The kindest thing I can say about that match is that it happened.
Napoli 1 Higauin 90'
A no-knead bread can be such a wonderful thing. It's simple to make, easy to customize for flavor, and so rewardingly tasty that it's kind of amazing that everyone doesn't make it all the time. People always assume that making bread by hand is a lot of work, but the first stage of prep almost takes longer to gather your ingredients than it does to put together.
First, the basic recipe:
3 cups bread flour (I like Harvest King bread flour) [Conor's note: I'm far more partial to King Arthur flour myself]
1/4 teaspoon instant yeast
1 teaspoon fine table salt (or 3/4 tablespoon of kosher salt)
1 1/2 cups warm water
Covered pot (five-quart or larger cast iron, Pyrex, ceramic, enamel...something that can go into a 450F oven.)
Just combine and mix up the dry ingredients in a large bowl, add the water, mix it until you have a goopy mess, cover the bowl, set it aside, and you're done for now. Let it sit overnight and then some, for a total of somewhere in the range of 12-20 hours. Don't be stupid like I was the first time I made it and put the bowl in your refrigerator, though, because the dough won't rise and you'll very rightly feel like an idiot the next morning when you go to pull it out.
Once the dough is done rising, drop it on to a floured surface and wet your hands. If you're adding other ingredients for flavor (I recommend rosemary and garlic, but things like cheese, ground pepper, or really anything else can work), this is the time to do it, though you'll have to do a little bit of folding and kneading to work it in. Once the dough is ready, just grab the corners, pull them to the middle, and flip it over so you have a vaguely dome-y blob.
Take the dough and put it on either a piece of parchment paper or a floured towel and stick it in a bowl to do one last rise for about two hours. Once there's around half an hour left, pre-heat your oven to 450 degrees fahrenheit and stick your baking container in there. The container should be a heavy pot of some kind. A cast iron casserole pot is pretty much perfect, but a good heavy stock pot works as well. Both the pot and the lid need to be able to take high temperatures, so avoid anything flimsy or that has plastic.

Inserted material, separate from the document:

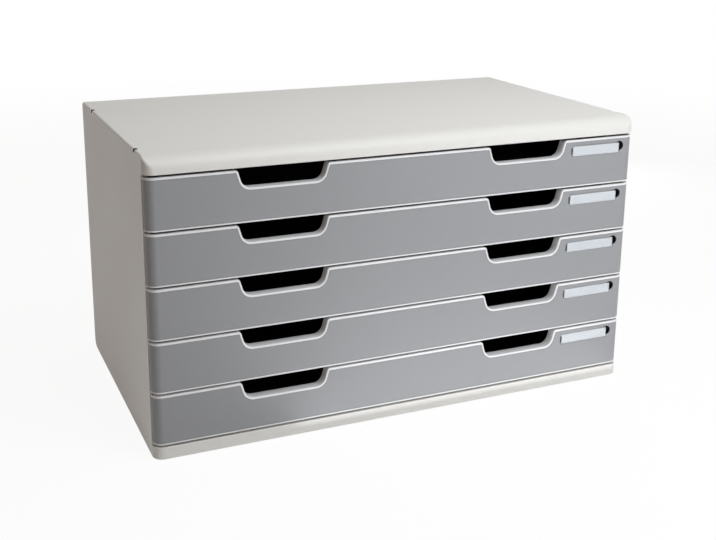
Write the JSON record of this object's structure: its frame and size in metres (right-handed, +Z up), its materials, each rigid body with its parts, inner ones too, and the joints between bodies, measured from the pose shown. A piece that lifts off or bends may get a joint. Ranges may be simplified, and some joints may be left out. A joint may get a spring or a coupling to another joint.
{
  "type": "desktop file drawer",
  "caption": "Wide desktop casing of moulded plastic whose shallow drawers slide out for large papers; each front has hand-holds and a label.",
  "frame": {"origin": "middle of the footprint, on the surface that the unit stands on", "axes": "+X to the right along the drawer fronts, +Y from the fronts to the back, +Z up"},
  "size_m": [0.574, 0.33, 0.32],
  "materials": {
    "casing_plastic": "satin moulded",
    "bezel_plastic": "satin moulded",
    "front_plastic": "satin moulded",
    "tray_plastic": "fine textured",
    "label_paper": "uncoated card",
    "clear_plastic": "clear",
    "foot_rubber": "matte"
  },
  "bodies": {
    "casing": {"top_cover": "casing_plastic", "base": "casing_plastic", "side_panel_left": "casing_plastic", "side_panel_right": "casing_plastic", "back_panel": "casing_plastic", "foot_pad_front_left": "foot_rubber", "foot_pad_front_right": "foot_rubber", "foot_pad_back_left": "foot_rubber", "foot_pad_back_right": "foot_rubber"},
    "drawer_1": {"drawer_floor_1": "tray_plastic", "drawer_back_1": "tray_plastic", "drawer_rail_left_1": "tray_plastic", "drawer_rail_right_1": "tray_plastic", "drawer_bezel_1": "bezel_plastic", "drawer_front_1": "front_plastic", "label_card_1": "label_paper", "label_window_1": "clear_plastic"},
    "drawer_2": {"drawer_floor_2": "tray_plastic", "drawer_back_2": "tray_plastic", "drawer_rail_left_2": "tray_plastic", "drawer_rail_right_2": "tray_plastic", "drawer_bezel_2": "bezel_plastic", "drawer_front_2": "front_plastic", "label_card_2": "label_paper", "label_window_2": "clear_plastic"},
    "drawer_3": {"drawer_floor_3": "tray_plastic", "drawer_back_3": "tray_plastic", "drawer_rail_left_3": "tray_plastic", "drawer_rail_right_3": "tray_plastic", "drawer_bezel_3": "bezel_plastic", "drawer_front_3": "front_plastic", "label_card_3": "label_paper", "label_window_3": "clear_plastic"},
    "drawer_4": {"drawer_floor_4": "tray_plastic", "drawer_back_4": "tray_plastic", "drawer_rail_left_4": "tray_plastic", "drawer_rail_right_4": "tray_plastic", "drawer_bezel_4": "bezel_plastic", "drawer_front_4": "front_plastic", "label_card_4": "label_paper", "label_window_4": "clear_plastic"},
    "drawer_5": {"drawer_floor_5": "tray_plastic", "drawer_back_5": "tray_plastic", "drawer_rail_left_5": "tray_plastic", "drawer_rail_right_5": "tray_plastic", "drawer_bezel_5": "bezel_plastic", "drawer_front_5": "front_plastic", "label_card_5": "label_paper", "label_window_5": "clear_plastic"}
  },
  "joints": [
    {"name": "drawer_1_slide", "type": "slide", "parent": "casing", "child": "drawer_1", "axis": [0, -1, 0], "range_m": [0, 0.232]},
    {"name": "drawer_2_slide", "type": "slide", "parent": "casing", "child": "drawer_2", "axis": [0, -1, 0], "range_m": [0, 0.232]},
    {"name": "drawer_3_slide", "type": "slide", "parent": "casing", "child": "drawer_3", "axis": [0, -1, 0], "range_m": [0, 0.232]},
    {"name": "drawer_4_slide", "type": "slide", "parent": "casing", "child": "drawer_4", "axis": [0, -1, 0], "range_m": [0, 0.232]},
    {"name": "drawer_5_slide", "type": "slide", "parent": "casing", "child": "drawer_5", "axis": [0, -1, 0], "range_m": [0, 0.232]}
  ]
}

Once it's ready, pull the pot, line it with parchment paper, and transfer the dough into the pot. If you put the dough on to parchment paper for that last rise, skip the lining and just drop the whole shebang in there. Bake it covered for half an hour (you can use several layers of tin foil if you don't have a workable lid for the pot), then uncovered for about 15 minutes. To check the "readiness" of the bread, tap it; if it sounds kind of hollow, it's done. If not, stick it back in for another couple of minutes.

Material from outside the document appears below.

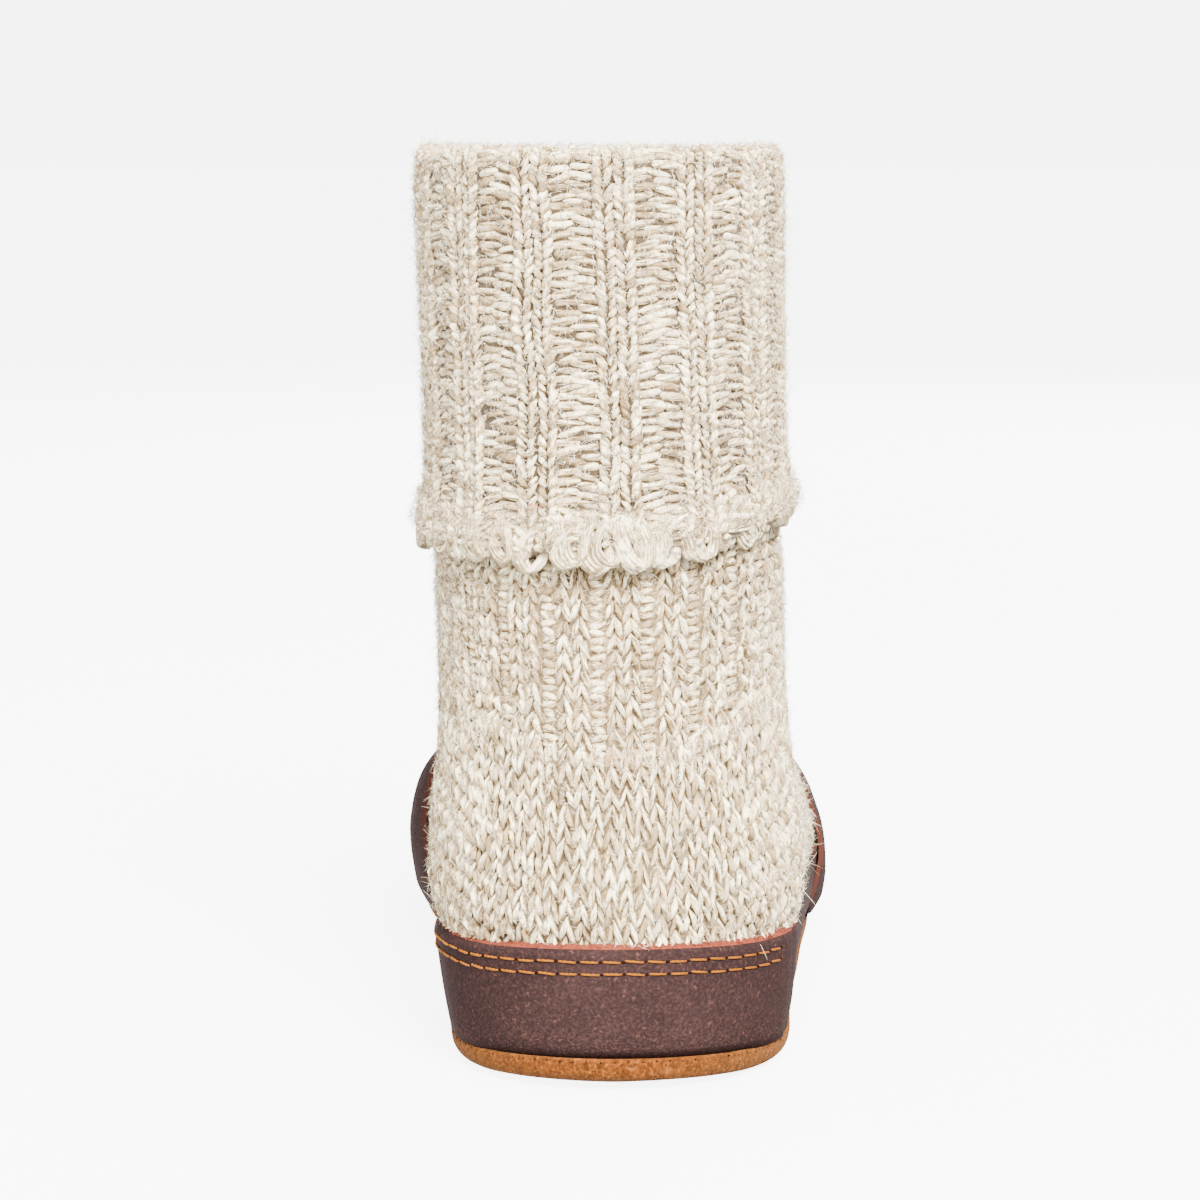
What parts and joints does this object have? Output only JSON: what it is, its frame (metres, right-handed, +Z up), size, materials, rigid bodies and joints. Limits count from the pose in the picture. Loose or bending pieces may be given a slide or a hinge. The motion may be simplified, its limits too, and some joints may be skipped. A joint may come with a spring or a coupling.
{
  "type": "slipper sock",
  "caption": "Right-foot slipper sock: ribbed ragg-wool sock with a folded cuff, leather heel band and toe cap, suede sole and soft insole.",
  "frame": {"origin": "on the floor under the middle of the slipper's outer box", "axes": "+X to the outer side of the foot, +Y to the toe, +Z up"},
  "size_m": [0.1019, 0.2579, 0.187],
  "materials": {
    "wool": "marled cream, beige and grey ragg wool, knitted, fuzzy",
    "leather": "oiled dark brown leather with lighter worn flecks",
    "suede": "tan suede with a short mottled nap",
    "felt": "soft pressed wool felt",
    "raw_edge": "cut pinkish-tan leather edge",
    "thread": "waxed orange-tan sewing thread"
  },
  "bodies": {
    "root": {"upper": "wool", "heel_band": "leather", "toe_cap": "leather", "outsole": "suede", "insole": "felt"}
  },
  "joints": []
}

Let it sit to cool for a little while (enjoy the crackling sound it makes as it settles!) and enjoy with butter or a dipping sauce. I like making a sauce with olive oil, balsamic vinegar, a little garlic, a little citrus, and an herb of some kind (I usually use basil or oregano, but you can get creative). It's also great to use with a fondue, if that's your thing.
Oh, right, the match. It sucked. A lot. Napoli got held to a standstill by Torino's B team. Once Ciro Immobile and Alessio Cerci came on, it seemed like the match was almost inevitably over. Somehow, though, Torino kept fluffing their chances, including a ludicrously skied shot from Immobile on what looked a certain goal before his final touch. Then Gonzalo Higuain latched on to a long ball over the top from Marek Hamsik, took a couple touches to set himself, and fired home as the fourth official was readying his board to indicate added time at the end of the match.
There's the minor issue, though, that Higuain's goal never should have counted. There was a clear push off from the Argentine to get space from Kamil Glik, and while Glik over-exaggerated his fall a bit, it was a clear foul that the ref ignored despite having a clear view. Whatever, I'll take the three points after a performance that poor.
Napoli had to win this match in order to stay in the race for second, and actually drew level with Roma for the time being after the match, though Roma are dominating Udinese as this is being typed. What's concerning, though, is that Napoli's form has been consistently poor ever since the Coppa Italia semifinal win over Roma, and with a tough run of matches coming up that includes a visit from Juve, Napoli have to turn things around right now. There's no time to gently pull themselves up, or else they'll be left adrift in a hurry.